König Elessar als der mythische König Gilgamesch

König Elessar als Gilgamesch  @ Jay Johnson

Auch Aragorn will nicht ewig und immer der viel beschäftigte König von Gondor sein. Regieren ist nicht seine Leidenschaft.

Und – eigentlich – ist er ein mythischer König, wie mich Jay Johnson gelehrt hat mit seinem Gemälde, auf dem er Elessar, soweit ich das verstehe, als den mythischen König Gilgamesch porträtiert.

Ganz zu schweigen von Arwen oder gar von Luthien, Beren und Melkor. Ich kenne einige Mittel-Erde Helden recht gut. Sie erzählen uns auf ihre Weise, wer sie sein wollen. Und auch, dass sie uns dafür brauchen.

Uns, die wir von ihnen hören und sie sehen und bewundern wollen, sie nachspielen, ihnen in Rollenspielen begegnen. Die sie und ihre Welt mit unseren Farben malen, die Lieder über sie singen.

Und von ihnen erzählen, neue Geschichten und die vertrauten auf andere Art.

Und anders herum gesehen, für uns: alle kreativen Werke, perfekte wie experimentelle, brauchen ein Medium – über sich selbst hinaus – um lebendig und groß zu werden.


Merry, Frodo, Sam und Pippin

Die vier kleinen Helden von Mittelerde: Merry, Frodo, Sam, Pippin

BTW: Ich bin inzwischen der Überzeugung, dass es beim Erschaffen einer großen Mythologie mit allem was man braucht, um in ihr heimisch werden zu können, nicht in erster Linie der ganz großen Künstler bedarf.

Auch Tolkien war und verstand sich selbst eigentlich nicht als großer Künstler, schon gar nicht was das Handwerk des Schreibens selbst betrifft.

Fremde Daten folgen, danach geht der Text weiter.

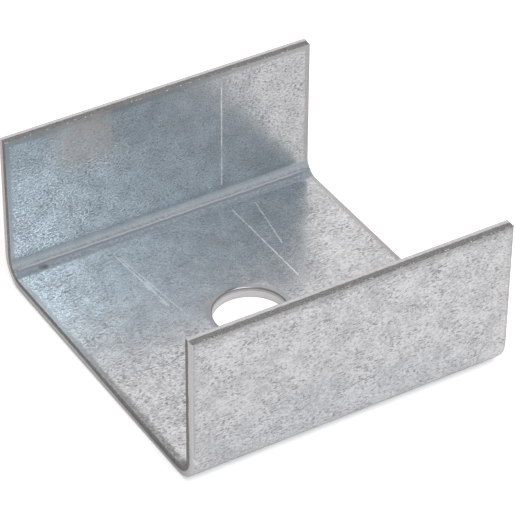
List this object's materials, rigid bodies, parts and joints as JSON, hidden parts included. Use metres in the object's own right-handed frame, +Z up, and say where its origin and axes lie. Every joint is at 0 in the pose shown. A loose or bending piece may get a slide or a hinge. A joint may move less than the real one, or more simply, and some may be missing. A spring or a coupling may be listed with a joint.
{
  "type": "u bracket",
  "caption": "U-shaped bracket folded from galvanised sheet steel: upright flanges on both sides of a flat base with a central bolt hole, for seating a timber.",
  "frame": {"origin": "centre of the base's underside, on the axis of the bolt hole", "axes": "+X along the bends, +Y across the channel towards the back flange, +Z up out of the base, the way the flanges stand"},
  "size_m": [0.05, 0.0536, 0.0244],
  "materials": {
    "zinc_coated_steel": "satin galvanised zinc with a fine dull grain and bare sheared edges"
  },
  "bodies": {
    "root": {"u_bracket": "zinc_coated_steel"}
  },
  "joints": []
}
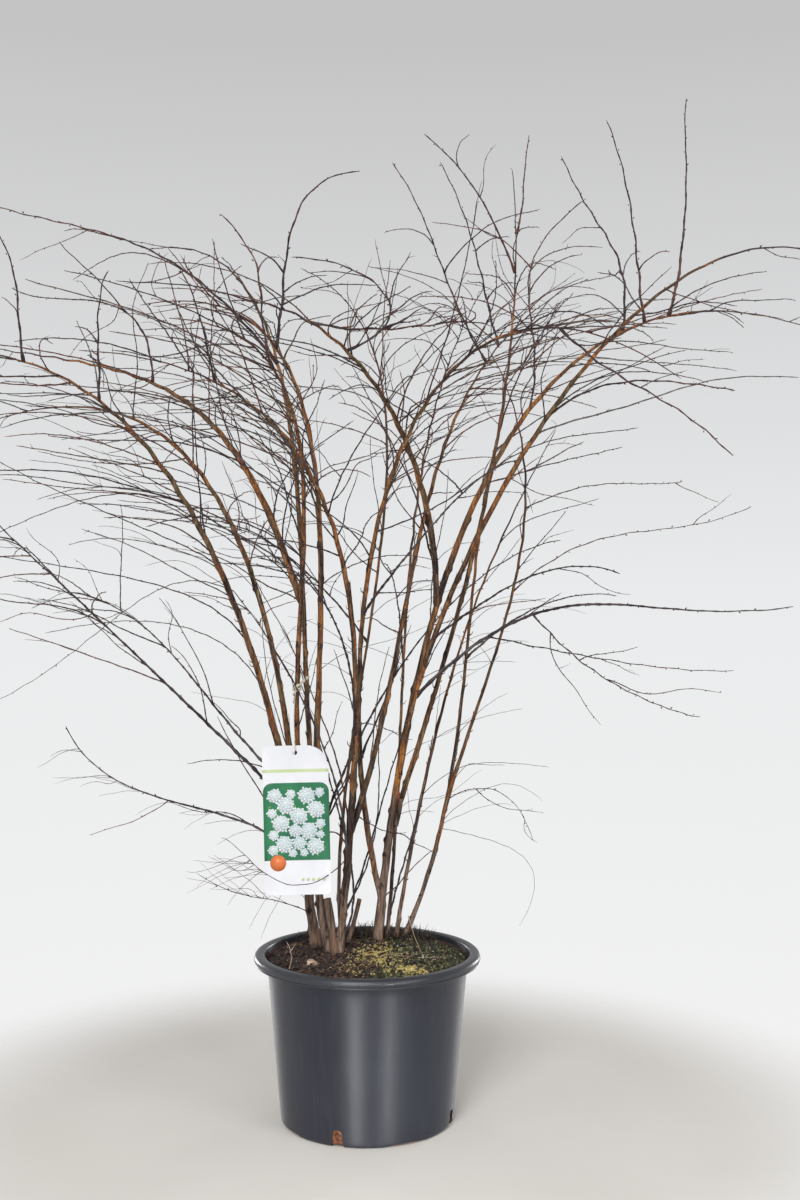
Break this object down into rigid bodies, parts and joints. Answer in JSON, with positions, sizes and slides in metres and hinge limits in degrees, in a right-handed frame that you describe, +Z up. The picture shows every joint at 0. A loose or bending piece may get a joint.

Er war ein Sprachwissenschaftler.

PS:

„Unsere tiefgreifendste Angst ist nicht, dass wir ungenügend sind.
Unsere tiefste Angst ist, über das Messbare hinaus kraftvoll zu sein.
Es ist unser Licht, nicht unsere Dunkelheit, das uns erschreckt.
Wir fragen uns, wer bin ich, mich brillant, großartig, talentiert, phantastisch zu nennen?